You are at risk of being overtaken by another system with fewer scruples about large changes—in particular, by one that doesn’t require repeated human intervention.
Relatedly, this doesn’t seem like the kind of restriction that’s stable under self-modification; we aren’t going to bootstrap our way to a quick positive singularity this way without serious risk of disaster.
To be sure that a system of this kind really is safe, that “don’t do too much harm” term in its (dis)utility function really wants to be quite general. (Caricature of the kind of failure you want to avoid: your bug-killer figures out a new insecticide and a means of delivering it widely; it doesn’t harm anyone now alive, but it does have reproductive effects, with the eventual consequence that people two generations from now will be 20 IQ points stupider or something. But no particular person is worse off.) But (1) this is going to be really hard to specify and (2) it’s likely that everything the system can think of has some long-range consequences that might be bad, so very likely it ends up never doing anything.

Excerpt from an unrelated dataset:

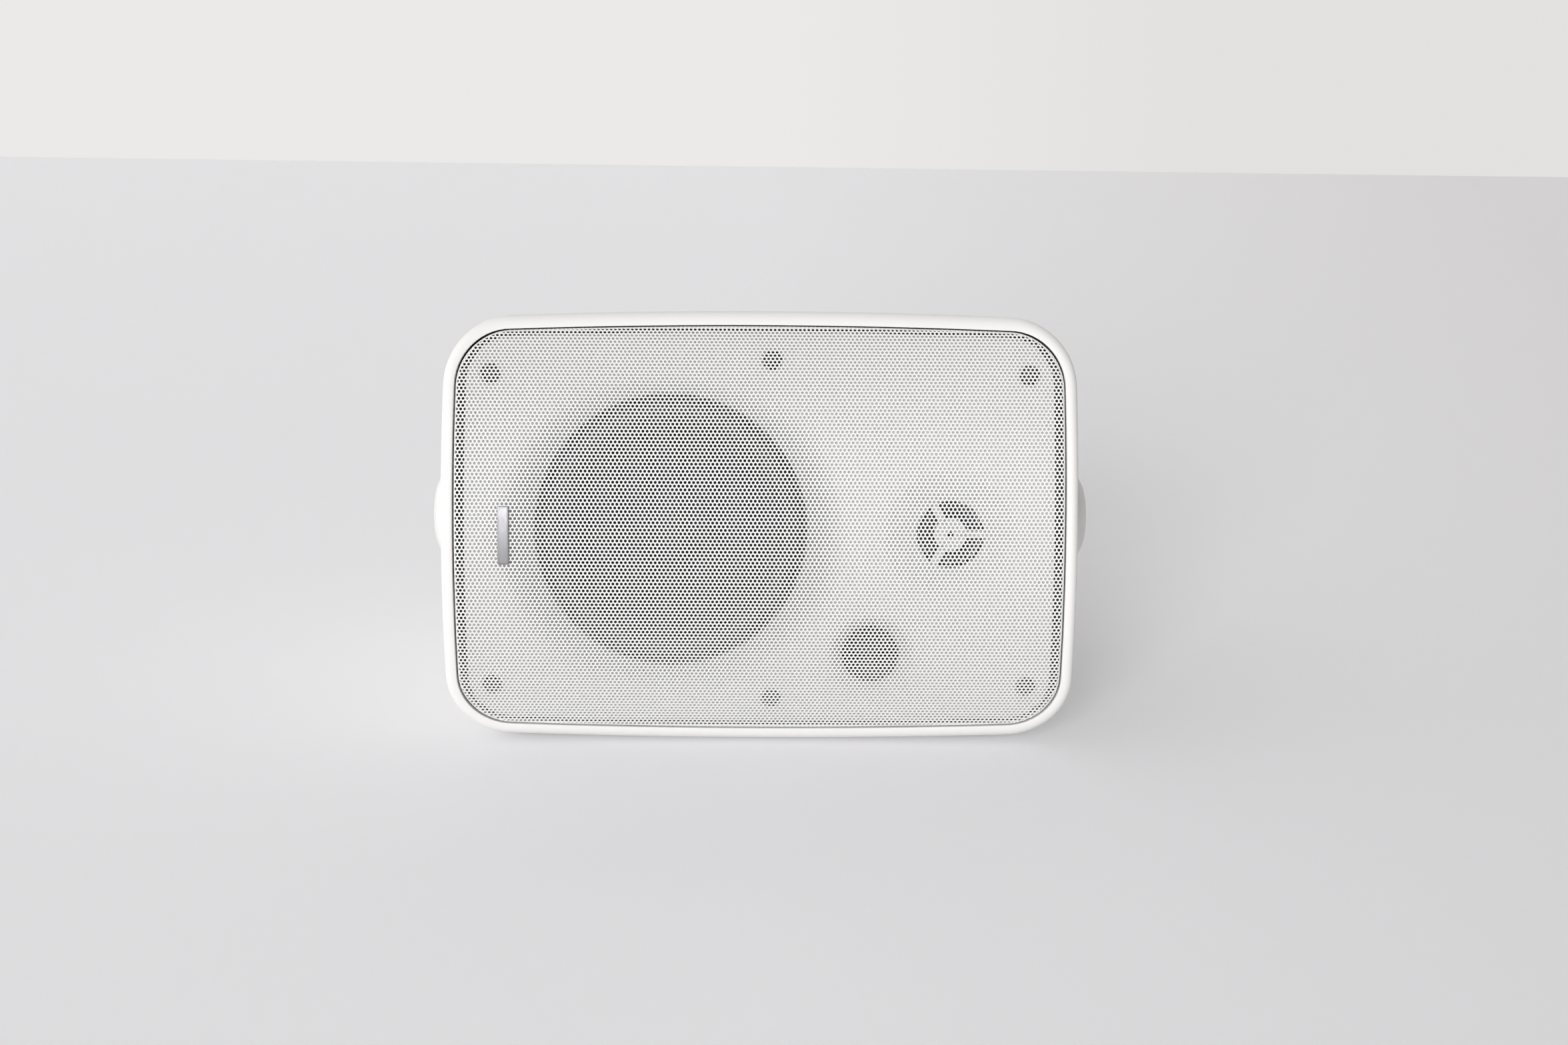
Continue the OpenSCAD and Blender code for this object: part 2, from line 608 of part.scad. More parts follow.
dome_rise = 5;
dome_curve = (dome_r * dome_r + dome_rise * dome_rise) / (2 * dome_rise);
module tweeter_dome() color([0.12, 0.12, 0.14])
    tweeter_turned(concat([for (i = [0:8]) let (a = asin(dome_r / dome_curve) * i / 8)
            [dome_curve * sin(a), frame_back - 0.4 - dome_rise + dome_curve * (1 - cos(a))]],
        [[tweeter_throat_d / 2 - 1.4, frame_back - 0.3], [tweeter_throat_d / 2 - 1.4, frame_back - 0.05]],
        [for (i = [8:-1:0]) let (a = asin(dome_r / dome_curve) * i / 8)
            [dome_curve * sin(a) - (i > 0 ? 0.15 : 0), frame_back - 0.05 - dome_rise + dome_curve * (1 - cos(a))]]));

module tweeter_voice_coil() color([0.75, 0.45, 0.2])
    tweeter_turned([[tweeter_coil_r, frame_back], [tweeter_coil_r + 0.5, frame_back], [tweeter_coil_r + 0.5, frame_back + 5], [tweeter_coil_r, frame_back + 5]]);

module tweeter_top_plate() color([0.6, 0.6, 0.62])
    tweeter_turned([[tweeter_coil_r + 0.9, frame_back + 0.3], [28, frame_back + 0.3], [28, frame_back + 3.3], [tweeter_coil_r + 0.9, frame_back + 3.3]]);

module tweeter_magnet() color([0.16, 0.16, 0.17])
    tweeter_turned([[17, frame_back + 3.3], [30, frame_back + 3.3], [30, frame_back + 12.3], [17, frame_back + 12.3]]);

module tweeter_yoke() color([0.6, 0.6, 0.62])
    tweeter_turned([[0, frame_back + 0.6], [tweeter_coil_r - 0.4, frame_back + 0.6], [tweeter_coil_r - 0.4, frame_back + 12.3],
        [28, frame_back + 12.3], [28, frame_back + 15.3], [0, frame_back + 15.3]]);

module tweeter_screws() color([0.3, 0.3, 0.32]) placed()
    for (a = tweeter_turns)
        at_depth(tweeter_x, tweeter_back + 3, 0) rotate(a) translate([tweeter_screw_r, 0, 0]) {
            cylinder(h = 2, d = 5, $fn = 48);
            translate([0, 0, -7.8]) cylinder(h = 7.8, d = tweeter_screw_d - 0.02, $fn = 48);
        }

// Crossover on the inside of the rear wall
module crossover_board() color([0.2, 0.45, 0.25]) placed()
    difference() {
        translate([board_x - board_w / 2, board_y, -board_h / 2]) cube([board_w, board_t, board_h]);
        for (p = board_screws_at) at_depth(p[0], board_y - 1, p[1]) cylinder(h = 5, d = 3.2, $fn = FINE);
    }

coil_x = board_x - 20;
module crossover_coil_bobbin() color([0.15, 0.15, 0.15]) placed()
    at_depth(coil_x, board_y - 20, 0) rotate_extrude($fn = FINE)
        polygon([[5, 0], [17, 0], [17, 2], [8, 2], [8, 18], [17, 18], [17, 20], [5, 20]]);

module crossover_coil() color([0.75, 0.45, 0.2]) placed()
    at_depth(coil_x, board_y - 18 + 0.1, 0) rotate_extrude($fn = FINE)
        polygon([[8.1, 0], [15.5, 0], [15.5, 15.8], [8.1, 15.8]]);

module crossover_capacitor() color([0.85, 0.75, 0.25]) placed()
    for (z = [4, 21])
        translate([board_x + 8, board_y - 7.5, z]) rotate([0, 90, 0]) cylinder(h = 26, d = 14.4, $fn = FINE);

module crossover_resistor() color([0.92, 0.92, 0.9]) placed()
    translate([board_x + 8, board_y - 9.3, -24]) cube([26, 9, 9]);

module board_screws() color([0.7, 0.7, 0.72]) placed()
    for (p = board_screws_at)
        at_depth(p[0], board_y - 2, p[1]) {
            cylinder(h = 2, d = 5.5, $fn = 48);
            translate([0, 0, 2]) cylinder(h = 7, d = 2.48, $fn = 48);
        }

// Recessed spring-clip terminals
lever_gap = 8;
lever_len = 26;
lever_open = 25;
pivot_z = 10;
lever_pin_d = 2.5;
pin_seat = 3;
wire_hole_d = 3.2;
cup_floor = body_depth - cup_depth;
lever_y = cup_floor + cup_wall + 5;
function lever_x(side) = side * (lever_gap + lever_w) / 2;

// Moulded recess with a screwed flange and the cheeks that carry the lever pins
module terminal_cup() color([0.13, 0.13, 0.13]) placed()
    difference() {
        union() {
            difference() {
                union() {
                    translate([-cup_w / 2, cup_floor, -cup_h / 2]) cube([cup_w, cup_depth + cup_flange_t, cup_h]);
                    translate([-cup_w / 2 - cup_flange, body_depth + 0.02, -cup_h / 2 - cup_flange])
                        cube([cup_w + 2 * cup_flange, cup_flange_t - 0.02, cup_h + 2 * cup_flange]);
                }
                translate([-cup_w / 2 + cup_wall, cup_floor + cup_wall, -cup_h / 2 + cup_wall])
                    cube([cup_w - 2 * cup_wall, cup_depth + 5, cup_h - 2 * cup_wall]);
            }
            cheek(-lever_gap / 2 + FIT, lever_gap / 2 - FIT);
            for (side = [-1, 1])
                cheek(min(side * (lever_gap / 2 + lever_w + FIT), side * (cup_w / 2 - 1)),
                    max(side * (lever_gap / 2 + lever_w + FIT), side * (cup_w / 2 - 1)));
        }
        for (side = [-1, 1]) {
            lever_axis(side, lever_w + 2 * FIT + 2 * pin_seat + 0.2, lever_pin_d);
            at_depth(lever_x(side), cup_floor - 1, -cup_h / 2 + 7) cylinder(h = cup_wall + 2, d = wire_hole_d, $fn = FINE);
        }
        for (p = cup_screws_at) at_depth(p[0], body_depth - 1, p[1]) cylinder(h = 6, d = 3.2, $fn = FINE);
    }

module cheek(x0, x1) translate([x0, cup_floor + 1, pivot_z - 4]) cube([x1 - x0, cup_wall + 8, 8]);

module lever_axis(side, len, d)
    translate([lever_x(side), lever_y, pivot_z]) rotate([0, 90, 0]) cylinder(h = len, d = d, center = true, $fn = FINE);

// Sprung lever with a ribbed thumb end, pivoted on a pin
module lever(side)
    difference() {
        translate([lever_x(side) - lever_w / 2, lever_y, pivot_z]) rotate([lever_open, 0, 0]) rotate([90, 0, 90])
            linear_extrude(lever_w) polygon([[-3, 3], [-3, -lever_len], [-1, -lever_len - 1], [3, -lever_len - 1],
                [4, -lever_len + 1], [3, -lever_len + 4], [4, -lever_len + 6], [3, -lever_len + 9], [1.5, -9], [3, -3], [3, 3]]);
        lever_axis(side, lever_w + 2, lever_pin_d);
    }

module red_lever() color([0.75, 0.1, 0.1]) placed() lever(-1);
module black_lever() color([0.08, 0.08, 0.08]) placed() lever(1);

// Lever pins, and the nickel tabs behind the recess
module terminal_contacts() color([0.8, 0.78, 0.7]) placed()
    for (side = [-1, 1]) {
        lever_axis(side, lever_w + 2 * FIT + 2 * pin_seat, lever_pin_d - 2 * SLIDE);
        translate([lever_x(side) - 2, cup_floor - 8, 0]) cube([4, 8, 0.8]);
    }

module cup_screws() color([0.3, 0.3, 0.32]) placed()
    for (p = cup_screws_at)
        at_depth(p[0], body_depth + cup_flange_t + 0.02, p[1]) {
            cylinder(h = 1.8, d = 5.5, $fn = 48);
            translate([0, 0, -9]) cylinder(h = 9, d = 2.38, $fn = 48);
        }

// The bracket is folded from one strap: two arms with round ends and a crossbar with wall slots
pivot_y = pivot_depth * cos(lean) - (front_y + back_y) / 2;
pivot_z_up = -pivot_depth * sin(lean) - low_z;
bend_r = 8;
module wall_bracket() color([0.92, 0.92, 0.9])
    translate([0, pivot_y, pivot_z_up])
        difference() {
            union() {
                intersection() {
                    translate([0, 0, -strap_w / 2]) linear_extrude(strap_w) difference() {
                        bracket_plan(arm_in + strap_t, bracket_reach + strap_t, bend_r + strap_t);
                        bracket_plan(arm_in, bracket_reach, bend_r);
                    }
                    union() {
                        translate([-2 * arm_in, 0, -strap_w / 2]) cube([4 * arm_in, 2 * bracket_reach, strap_w]);
                        rotate([0, 90, 0]) cylinder(h = 4 * arm_in, d = strap_w, center = true, $fn = FINE);
                    }
                }
            }
            for (side = [-1, 1])
                rotate([0, 90 * side, 0]) translate([0, 0, arm_in - 1]) cylinder(h = strap_t + 2, d = stud_d + 0.6, $fn = FINE);
            for (side = [-1, 1])
                translate([side * slot_spacing / 2, bracket_reach - 1, 0]) rotate([-90, 0, 0]) wall_slot();
            translate([0, bracket_reach - 1, 0]) rotate([-90, 0, 0]) cylinder(h = strap_t + 2, d = centre_hole_d, $fn = FINE);
        }

module bracket_plan(w, reach, r) {
    translate([-w, -strap_w]) square([2 * w, reach + strap_w - r]);
    translate([-w + r, reach - r - 1]) square([2 * w - 2 * r, r + 1]);
    for (s = [-1, 1]) translate([s * (w - r), reach - r]) circle(r = r, $fn = FINE);
}

module wall_slot() {
    for (s = [-1, 1]) translate([s * (slot_len - slot_w) / 2, 0, 0]) cylinder(h = strap_t + 2, d = slot_w, $fn = FINE);
    translate([-(slot_len - slot_w) / 2, -slot_w / 2, 0]) cube([slot_len - slot_w, slot_w, strap_t + 2]);
}

// Knob stack, measured outwards from the centre
washer_t = 1.5;
washer_out = arm_in + strap_t + 0.2;
knob_in = washer_out + washer_t + 0.1;
knob_edge = 4.5;
knob_dome = knob_reach - knob_in - knob_edge;
stud_r = stud_d / 2;
stud_in = boss_face - insert_len + 1;

module brass_inserts() color([0.8, 0.65, 0.3]) placed()
    for (side = [-1, 1])
        at_pivot(side) translate([0, 0, boss_face - insert_len]) difference() {
            cylinder(h = insert_len, d = insert_d - 0.04, $fn = FINE);
            translate([0, 0, -1]) cylinder(h = insert_len + 2, r = stud_r + SLIDE, $fn = FINE);
        }

module friction_washers() color([0.1, 0.1, 0.1]) placed()
    for (side = [-1, 1])
        at_pivot(side) translate([0, 0, boss_face + 0.02]) difference() {
            cylinder(h = washer_t, r = 14, $fn = FINE);
            translate([0, 0, -1]) cylinder(h = 4, r = stud_r + 0.5, $fn = FINE);
        }

module knob(side)
    at_pivot(side) translate([0, 0, knob_in]) rotate_extrude($fn = FINE)
        polygon(concat([[stud_r + 0.02, 0], [11, 0], [11, 5], [knob_d / 2 - 5, 5], [knob_d / 2 - 5, 0], [knob_d / 2 - 1, 0], [knob_d / 2, 1]],
            [for (a = [0:9:90]) [(knob_d / 2) * pow(cos(a), 0.7), knob_edge + knob_dome * sin(a)]],
            [[0, 13], [stud_r + 0.02, 13]]));

module stud(side)
    at_pivot(side) translate([0, 0, stud_in]) cylinder(h = knob_in + 13 - stud_in - 0.05, r = stud_r, $fn = FINE);

module flat_washer(side)
    at_pivot(side) translate([0, 0, washer_out]) difference() {
        cylinder(h = washer_t, r = 10, $fn = FINE);
        translate([0, 0, -1]) cylinder(h = 4, r = stud_r + 0.1, $fn = FINE);
    }

module left_knob() color([0.93, 0.92, 0.9]) placed() knob(-1);
module right_knob() color([0.93, 0.92, 0.9]) placed() knob(1);
module left_knob_stud() color([0.75, 0.75, 0.77]) placed() stud(-1);
module right_knob_stud() color([0.75, 0.75, 0.77]) placed() stud(1);
module left_washer() color([0.75, 0.75, 0.77]) placed() flat_washer(-1);
module right_washer() color([0.75, 0.75, 0.77]) placed() flat_washer(1);

cabinet_shell();
front_baffle();
baffle_seal();
baffle_screws();
grille();
badge_plate();
port_tube();
woofer_gasket();
woofer_basket();
woofer_surround();
woofer_cone();
woofer_dust_cap();
woofer_spider();
voice_coil_former();
voice_coil_winding();
woofer_top_plate();
woofer_magnet();
woofer_yoke();
woofer_screws();
tweeter_frame();
tweeter_dome();
tweeter_voice_coil();
tweeter_top_plate();
tweeter_magnet();
tweeter_yoke();
tweeter_screws();
crossover_board();
crossover_coil();
crossover_coil_bobbin();
crossover_capacitor();
crossover_resistor();
board_screws();
terminal_cup();
red_lever();
black_lever();
terminal_contacts();
cup_screws();
wall_bracket();
brass_inserts();
friction_washers();
left_knob();
left_knob_stud();
left_washer();
right_knob();
right_knob_stud();
right_washer();
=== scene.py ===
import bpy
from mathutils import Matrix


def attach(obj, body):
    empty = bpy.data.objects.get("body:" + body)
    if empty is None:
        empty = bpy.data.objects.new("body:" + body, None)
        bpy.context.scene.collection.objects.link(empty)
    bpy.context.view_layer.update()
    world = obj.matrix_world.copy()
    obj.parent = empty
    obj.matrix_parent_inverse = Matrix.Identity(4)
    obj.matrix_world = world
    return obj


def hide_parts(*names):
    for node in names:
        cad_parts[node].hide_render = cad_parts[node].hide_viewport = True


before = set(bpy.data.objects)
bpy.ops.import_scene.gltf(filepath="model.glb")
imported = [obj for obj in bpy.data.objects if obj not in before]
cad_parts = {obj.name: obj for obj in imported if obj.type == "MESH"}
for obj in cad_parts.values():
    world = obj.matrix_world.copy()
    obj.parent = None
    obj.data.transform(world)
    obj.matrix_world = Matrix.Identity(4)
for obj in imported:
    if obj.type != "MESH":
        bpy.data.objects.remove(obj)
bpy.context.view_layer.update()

import math

import bmesh
import bpy
import numpy as np
from mathutils import Matrix, Vector

# Camera
# It stands a little above the middle of the panel and looks slightly down on it. The cabinet leans
# back on its tapered lower wall, and the view was fitted in the cabinet's own frame.
LEAN = math.radians(12.5)
LEAN_BACK = Matrix.Rotation(-LEAN, 3, "X")
VIEW_FROM, VIEW_LENS, VIEW_TURN = (0.00699, -1.5858, 0.6551), 67.84, (7.07, 0.22, -0.25)
view = bpy.data.cameras.new("view")
view.sensor_width = 36
view.lens = VIEW_LENS
view.clip_end = 50
camera = bpy.data.objects.new("camera", view)
bpy.context.scene.collection.objects.link(camera)
bpy.context.scene.camera = camera
tilt, roll, swing = (Matrix.Rotation(math.radians(turn), 3, axis) for turn, axis in zip(VIEW_TURN, "XYZ"))
upright = Matrix(((1, 0, 0), (0, 0, -1), (0, 1, 0)))
camera.matrix_world = (Matrix.Translation(VIEW_FROM)
                       @ (LEAN_BACK @ upright @ (swing @ roll @ tilt).transposed()).to_4x4())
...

I agree on all points. It seems “bounded utility” might be a better term than “disutility”. The main point is that a halting condition triggered by success, and a system that is essentially trying to find the conditions where it can shut itself off, seems less likely to go horribly wrong than an unbounded search for ever more utility.
This is not an attempt to solve Friendly AI. I just figure a simple hard-coded limit to how much of anything a learning machine could want chops off a couple of avenues for disaster.